*** DATA ***

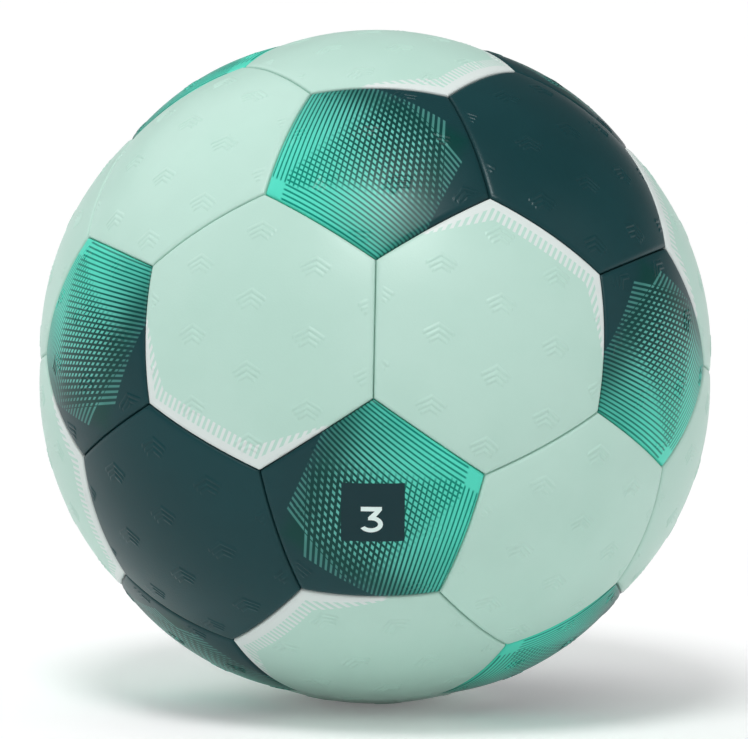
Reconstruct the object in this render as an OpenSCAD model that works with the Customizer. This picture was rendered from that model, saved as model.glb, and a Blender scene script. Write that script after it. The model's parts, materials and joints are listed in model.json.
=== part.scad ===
// Size 3 handball: thirty-two stitched panels round a rubber bladder with a needle valve.
// Each panel is a regular spherical pentagon or hexagon, so the whole cover follows a truncated icosahedron.
// The origin is the centre of the ball, +Z is up and the ball is seen along +Y.

/* [Ball] */
// Radius from the centre of the ball to the crown of a panel
crown_r = 94; // [80:0.5:110]
// How far the ball is turned back about X, which lifts the middle of its front (degrees)
front_lift = 12.5; // [0:0.5:60]
// Facets in a full turn of a drawn curve
facets = 128; // [64:8:200]

/* [Panels] */
// How much lower a panel lies at the middle of its edge than at its crown
edge_drop = 1; // [0.4:0.1:2]
// Radius of the rounding along a panel's edge
edge_round_r = 0.9; // [0.6:0.1:2]
// Gap between two panels along their seam
seam_gap = 0.2; // [0.1:0.05:0.4]
// Thickness of the outer cover
cover_t = 1.4; // [1:0.1:2]
// Thickness of the cover's rim, which is turned in and stitched
rim_t = 1.3; // [0.8:0.1:2]
// Thickness of the foam pad at the crown of a panel
foam_t = 2.8; // [2.4:0.1:5]
// Thickness of the woven lining
lining_t = 1.2; // [0.6:0.1:2]
// Gap between two layers
layer_gap = 0.1; // [0.05:0.05:0.2]

/* [Seam thread] */
// Radius of the waxed thread under each seam
thread_r = 0.4; // [0.2:0.05:0.6]
// Distance from the end of a seam's thread to the corner of the seam
thread_end_gap = 1; // [0.8:0.1:3]

/* [Bladder] */
// Wall of the bladder
bladder_t = 1.2; // [0.8:0.1:2]
// Radius of the balance patch, which lies opposite the valve
patch_r = 15; // [10:0.5:20]
// Thickness of the balance patch
patch_t = 1.5; // [0.8:0.1:3]

/* [Valve] */
// Radius of the valve's stem, which shows in the panel
stem_r = 4; // [3.6:0.1:5]
// How far the face of the valve lies below the crown of its panel
valve_recess = 0.6; // [0.3:0.1:1.2]
// Length of the stem from its face to its inner end
stem_l = 14; // [12:0.5:20]
// Radius of the flange that is bonded to the inside of the bladder
flange_r = 13; // [9:0.5:18]
// Thickness of the flange
flange_t = 1.4; // [0.8:0.1:2]
// Radius of the ring that stiffens the bladder round the stem
ring_r = 10; // [7:0.5:14]
// Radius of the plug in the stem
plug_r = 2.5; // [2:0.1:3]
// How far the face of the plug lies below the face of the stem
plug_recess = 0.3; // [0.1:0.1:0.6]
// Radius of the needle's duct through the plug
needle_r = 1; // [0.6:0.05:1.2]
// Thickness of the stem's closed inner end
stem_floor_t = 2; // [1:0.1:3]
// Length of the slit that closes behind the needle
slit_l = 3; // [1:0.1:3]
// Width of the slit
slit_w = 0.3; // [0.1:0.05:0.5]
// Gap round the valve's pieces
valve_gap = 0.1; // [0.05:0.05:0.2]

/* [Hidden] */
$fn = facets;

// Directions of the panels, before the ball is turned back
golden_share = (1 + sqrt(5)) / 2;
sign_shares = [for (a = [-1, 1]) for (b = [-1, 1]) [a, b]];
pentagon_shares = [for (s = sign_shares) each turned([0, s[0] * golden_share, s[1]])];
bordered_shares = [for (s = sign_shares) each turned([0, s[0] / golden_share, s[1] * golden_share])];
dark_shares = [for (s = sign_shares) [s[0], s[1], -s[0] * s[1]]];
plain_shares = [for (s = sign_shares) [s[0], s[1], s[0] * s[1]]];
hexagon_shares = concat(bordered_shares, dark_shares, plain_shares);

// The valve is in the last plain hexagon, high on the back
valve_share = plain_shares[3];

// Two panels are neighbours when the angle between them is under this
neighbour_angle = 45;

// Edge of the truncated icosahedron over its radius, and half the angle of an edge
edge_share = 2 / sqrt(1 + 9 * pow(golden_share, 2));
edge_half_angle = asin(edge_share / 2);

// Radii of the edge's middle and of the layers, from the cover inwards
edge_r = crown_r - edge_drop;
foam_bottom_r = crown_r - cover_t - layer_gap - foam_t;
lining_top_r = foam_bottom_r - layer_gap;
rim_bottom_r = lining_top_r - lining_t;
thread_path_r = rim_bottom_r - layer_gap - thread_r;
bladder_r = thread_path_r - thread_r - layer_gap;
bladder_inner_r = bladder_r - bladder_t;
ring_top_r = rim_bottom_r - layer_gap;

// Places along the valve's axis
stem_top = crown_r - valve_recess;
stem_bottom = stem_top - stem_l;
plug_top = stem_top - plug_recess;
plug_bottom = stem_bottom + stem_floor_t + valve_gap;
stem_hole_r = stem_r + valve_gap;
plug_hole_r = plug_r + valve_gap / 2;

// Chords that draw the rounding of an edge
round_chords = 3;

// Reach of the cutting blocks past the ball, and the overrun of the cuts in the valve
reach = 2 * crown_r;
overrun = layer_gap * 5;

function numbered(name, list) = [for (i = [1:len(list)]) str(name, "_", i)];

// The three places that a direction takes when its coordinates move round
function turned(p) = [p, [p[2], p[0], p[1]], [p[1], p[2], p[0]]];

function unit(v) = v / norm(v);

function beside(a, b) = unit(a) * unit(b) > cos(neighbour_angle);

function all_beside(c, list) = [for (p = list) if (p != c && beside(c, p)) p];

// A panel's own frame points at its dark neighbour, or at a bordered one where it has none
function aim(c) = concat(all_beside(c, dark_shares), all_beside(c, bordered_shares))[0];

// Angle from the middle of a panel to the middle of its side
function side_angle(sides) = asin(edge_share / (2 * tan(180 / sides) * cos(edge_half_angle)));

// A panel bulges as a sphere of its own, whose centre is moved up until the edge lies at edge_r
function bulge_lift(sides) =
    (pow(crown_r, 2) - pow(edge_r, 2)) / (2 * (crown_r - edge_r * cos(side_angle(sides))));

function bulge_r(sides) = crown_r - bulge_lift(sides);

// A frame whose Z runs through the middle of the panel at c, and whose X points towards t
module on_axes(c, t) {
    z = unit(c);
    x = unit(t - (t * z) * z);
    y = cross(z, x);
    rotate([-front_lift, 0, 0])
        multmatrix([
            [x[0], y[0], z[0], 0],
            [x[1], y[1], z[1], 0],
            [x[2], y[2], z[2], 0],
            [0, 0, 0, 1]
        ])
            children();
}

module on_panel(c) {
    on_axes(c, aim(c))
        children();
}

// A frame for one side of a panel: XY is the plane of the seam and Z points out of the panel
module on_side(sides, k) {
    rotate([0, 0, k * 360 / sides])
        rotate([0, 90 + side_angle(sides), 0])
            children();
}

// A sphere whose poles lie off the panel
module ball(r, lift = 0) {
    translate([0, 0, lift])
        rotate([90, 0, 0])
            sphere(r = r);
}

// Everything of the ball that lies outside the panel's sides, each moved in by inset
module beyond_sides(sides, inset) {
    for (k = [0:sides - 1])
        on_side(sides, k)
            translate([-reach, -reach, -inset])
                cube([2 * reach, 2 * reach, reach]);
}

// Points along the rounding of an edge: radius across the seam's axis, distance along that axis
function round_points(sides) = let (
    slope = asin(bulge_lift(sides) * sin(side_angle(sides)) / bulge_r(sides)),
    top = edge_r + edge_round_r * tan(slope)
) [for (i = [0:round_chords]) let (a = 90 * i / round_chords) [
    top - edge_round_r * (1 - sin(a)),
    -seam_gap / 2 - edge_round_r * (1 - cos(a))
]];

// Centre, along the seam's axis, of the sphere that passes through two points of the rounding
function dome_centre(a, b) = (a * a - b * b) / (2 * (a[1] - b[1]));

// Spheres that round one side: each cuts a chord of the rounding and holds the rest of the panel
module edge_dome(sides, k, i) {
    points = round_points(sides);
    centre = dome_centre(points[i], points[i + 1]);
    on_side(sides, k)
        translate([0, 0, centre])
            sphere(r = norm(points[i] - [0, centre]));
}

// Wedge of the ball under one panel, with sharp edges
module sharp_wedge(sides) {
    difference() {
        ball(bulge_r(sides), bulge_lift(sides));
        beyond_sides(sides, seam_gap / 2);
    }
}

// The wedge after the first cuts of its rounding, which go round the panel once for each chord
module rounded_wedge(sides, cuts) {
    if (cuts == 0)
        sharp_wedge(sides);
    else
        intersection() {
            rounded_wedge(sides, cuts - 1);
            edge_dome(sides, (cuts - 1) % sides, floor((cuts - 1) / sides));
        }
}

// A shaft along the valve's axis, between two distances from the centre of the ball
module shaft(r, bottom, top) {
    translate([0, 0, bottom])
        cylinder(r = r, h = top - bottom);
}

module stem_hole() {
    shaft(stem_hole_r, bladder_inner_r - overrun, crown_r + overrun);
}

// Cover of one panel: a bulged sheet with its rim turned in all round
module panel_cover(sides) {
    difference() {
        rounded_wedge(sides, sides * round_chords);
        ball(rim_bottom_r);
        difference() {
            ball(bulge_r(sides) - cover_t, bulge_lift(sides));
            beyond_sides(sides, seam_gap / 2 + rim_t);
        }
    }
}

// Foam pad inside the cover's rim, thicker at the crown
module foam_pad(sides) {
    difference() {
        ball(bulge_r(sides) - cover_t - layer_gap, bulge_lift(sides));
        beyond_sides(sides, seam_gap / 2 + rim_t + layer_gap);
        ball(foam_bottom_r);
    }
}

// Woven lining that closes the panel from inside
module lining(sides) {
    difference() {
        ball(lining_top_r);
        beyond_sides(sides, seam_gap / 2 + rim_t + layer_gap);
        ball(rim_bottom_r);
    }
}

// Places one panel's piece, and drills it where the valve comes through
module placed(c) {
    on_panel(c)
        if (c == valve_share)
            difference() {
                children();
                stem_hole();
            }
        else
            children();
}

module pentagon_panel(i) {
    color("#27a88f")
        placed(pentagon_shares[i])
            panel_cover(5);
}

module bordered_hexagon_panel(i) {
    color("#c3dfd2")
        placed(bordered_shares[i])
            panel_cover(6);
}

module dark_hexagon_panel(i) {
    color("#20484c")
        placed(dark_shares[i])
            panel_cover(6);
}

module plain_hexagon_panel(i) {
    color("#b9d9cb")
        placed(plain_shares[i])
            panel_cover(6);
}

module pentagon_foam_pads() {
    color("#f0ead8")
        for (c = pentagon_shares)
            placed(c)
                foam_pad(5);
}

module hexagon_foam_pads() {
    color("#f0ead8")
        for (c = hexagon_shares)
            placed(c)
                foam_pad(6);
}

module pentagon_linings() {
    color("#e6e6e1")
        for (c = pentagon_shares)
            placed(c)
                lining(5);
}

module hexagon_linings() {
    color("#e6e6e1")
        for (c = hexagon_shares)
            placed(c)
                lining(6);
}

// Thread of one seam, under the rims of the two panels that it joins
module seam_run(sides, k) {
    end_angle = 180 / PI * thread_end_gap / thread_path_r;
    half_angle = edge_half_angle - end_angle;
    on_side(sides, k)
        rotate([0, 0, 180 - half_angle])
            rotate_extrude(angle = 2 * half_angle)
                translate([thread_path_r, 0])
                    circle(r = thread_r);
}

module seam_thread() {
    last = len(hexagon_shares) - 1;
    color("#26383a") {
        for (c = pentagon_shares)
            on_panel(c)
                for (k = [0:4])
                    seam_run(5, k);
        for (i = [0:last - 1])
            for (j = [i + 1:last])
                if (beside(hexagon_shares[i], hexagon_shares[j]))
                    on_axes(hexagon_shares[i], hexagon_shares[j])
                        seam_run(6, 0);
    }
}

module bladder() {
    color("#3a3a3c")
        on_panel(valve_share)
            difference() {
                ball(bladder_r);
                ball(bladder_inner_r);
                stem_hole();
            }
}

// A round piece of a shell, outside or inside the bladder's wall
module dish(r, outer_r, t) {
    intersection() {
        difference() {
            ball(outer_r);
            ball(outer_r - t);
        }
        shaft(r, 0, crown_r);
    }
}

module balance_patch() {
    color("#4a4a4c")
        on_panel(valve_share)
            mirror([0, 0, 1])
                dish(patch_r, bladder_inner_r - layer_gap, patch_t);
}

// Rubber stem with its flange: blind inside, apart from the slit at its end
module valve_stem() {
    color("#1d1d1f")
        on_panel(valve_share)
            difference() {
                union() {
                    shaft(stem_r, stem_bottom, stem_top);
                    dish(flange_r, bladder_inner_r - layer_gap, flange_t);
                }
                shaft(plug_hole_r, stem_bottom + stem_floor_t, crown_r);
                translate([-slit_l / 2, -slit_w / 2, stem_bottom - overrun])
                    cube([slit_l, slit_w, stem_floor_t + 2 * overrun]);
            }
}

module valve_plug() {
    color("#101011")
        on_panel(valve_share)
            difference() {
                shaft(plug_r, plug_bottom, plug_top);
                shaft(needle_r, plug_bottom - overrun, crown_r);
            }
}

// Ring that stiffens the bladder's wall where the stem comes out
module valve_ring() {
    color("#515153")
        on_panel(valve_share)
            difference() {
                dish(ring_r, ring_top_r, ring_top_r - bladder_r - layer_gap);
                stem_hole();
            }
}

for (i = [0:len(pentagon_shares) - 1])
    pentagon_panel(i);
for (i = [0:len(bordered_shares) - 1])
    bordered_hexagon_panel(i);
for (i = [0:len(dark_shares) - 1])
    dark_hexagon_panel(i);
for (i = [0:len(plain_shares) - 1])
    plain_hexagon_panel(i);
pentagon_foam_pads();
hexagon_foam_pads();
pentagon_linings();
hexagon_linings();
seam_thread();
bladder();
balance_patch();
valve_stem();
valve_plug();
valve_ring();
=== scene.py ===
"""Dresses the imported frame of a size 3 handball: stitched panels, badge, valve, inner layers and stage."""

import json
import math

import bmesh
import bpy
from mathutils import Matrix, Vector

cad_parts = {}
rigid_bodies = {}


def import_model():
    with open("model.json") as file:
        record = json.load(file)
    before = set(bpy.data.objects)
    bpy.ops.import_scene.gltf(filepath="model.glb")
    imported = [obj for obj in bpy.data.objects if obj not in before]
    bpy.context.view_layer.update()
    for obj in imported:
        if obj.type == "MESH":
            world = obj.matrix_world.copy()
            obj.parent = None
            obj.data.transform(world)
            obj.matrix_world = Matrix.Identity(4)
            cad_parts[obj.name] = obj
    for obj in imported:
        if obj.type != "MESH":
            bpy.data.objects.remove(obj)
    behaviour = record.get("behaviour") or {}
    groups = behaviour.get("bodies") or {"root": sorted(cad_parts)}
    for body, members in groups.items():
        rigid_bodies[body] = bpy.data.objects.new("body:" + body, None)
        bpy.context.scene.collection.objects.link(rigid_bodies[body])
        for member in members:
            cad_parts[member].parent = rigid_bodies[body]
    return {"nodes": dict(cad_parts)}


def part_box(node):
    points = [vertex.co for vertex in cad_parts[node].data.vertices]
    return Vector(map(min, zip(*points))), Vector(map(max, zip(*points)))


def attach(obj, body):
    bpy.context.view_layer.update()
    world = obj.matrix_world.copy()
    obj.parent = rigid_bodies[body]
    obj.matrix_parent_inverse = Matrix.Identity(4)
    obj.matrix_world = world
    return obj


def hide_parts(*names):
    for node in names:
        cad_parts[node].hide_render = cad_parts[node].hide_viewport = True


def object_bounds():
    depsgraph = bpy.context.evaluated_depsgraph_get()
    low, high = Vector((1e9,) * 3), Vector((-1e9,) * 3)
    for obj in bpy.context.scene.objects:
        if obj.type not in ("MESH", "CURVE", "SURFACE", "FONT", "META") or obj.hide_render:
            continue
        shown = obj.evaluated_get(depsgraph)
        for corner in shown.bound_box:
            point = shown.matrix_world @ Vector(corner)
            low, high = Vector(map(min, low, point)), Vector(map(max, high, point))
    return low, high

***

Extract, verbatim, the lines from the one containing "zip(*points))), Vector(map(max, zip(*points)))" through the last line of the listing above.

ANSWER TO THE EXERCISE:
    return Vector(map(min, zip(*points))), Vector(map(max, zip(*points)))


def attach(obj, body):
    bpy.context.view_layer.update()
    world = obj.matrix_world.copy()
    obj.parent = rigid_bodies[body]
    obj.matrix_parent_inverse = Matrix.Identity(4)
    obj.matrix_world = world
    return obj


def hide_parts(*names):
    for node in names:
        cad_parts[node].hide_render = cad_parts[node].hide_viewport = True


def object_bounds():
    depsgraph = bpy.context.evaluated_depsgraph_get()
    low, high = Vector((1e9,) * 3), Vector((-1e9,) * 3)
    for obj in bpy.context.scene.objects:
        if obj.type not in ("MESH", "CURVE", "SURFACE", "FONT", "META") or obj.hide_render:
            continue
        shown = obj.evaluated_get(depsgraph)
        for corner in shown.bound_box:
            point = shown.matrix_world @ Vector(corner)
            low, high = Vector(map(min, low, point)), Vector(map(max, high, point))
    return low, high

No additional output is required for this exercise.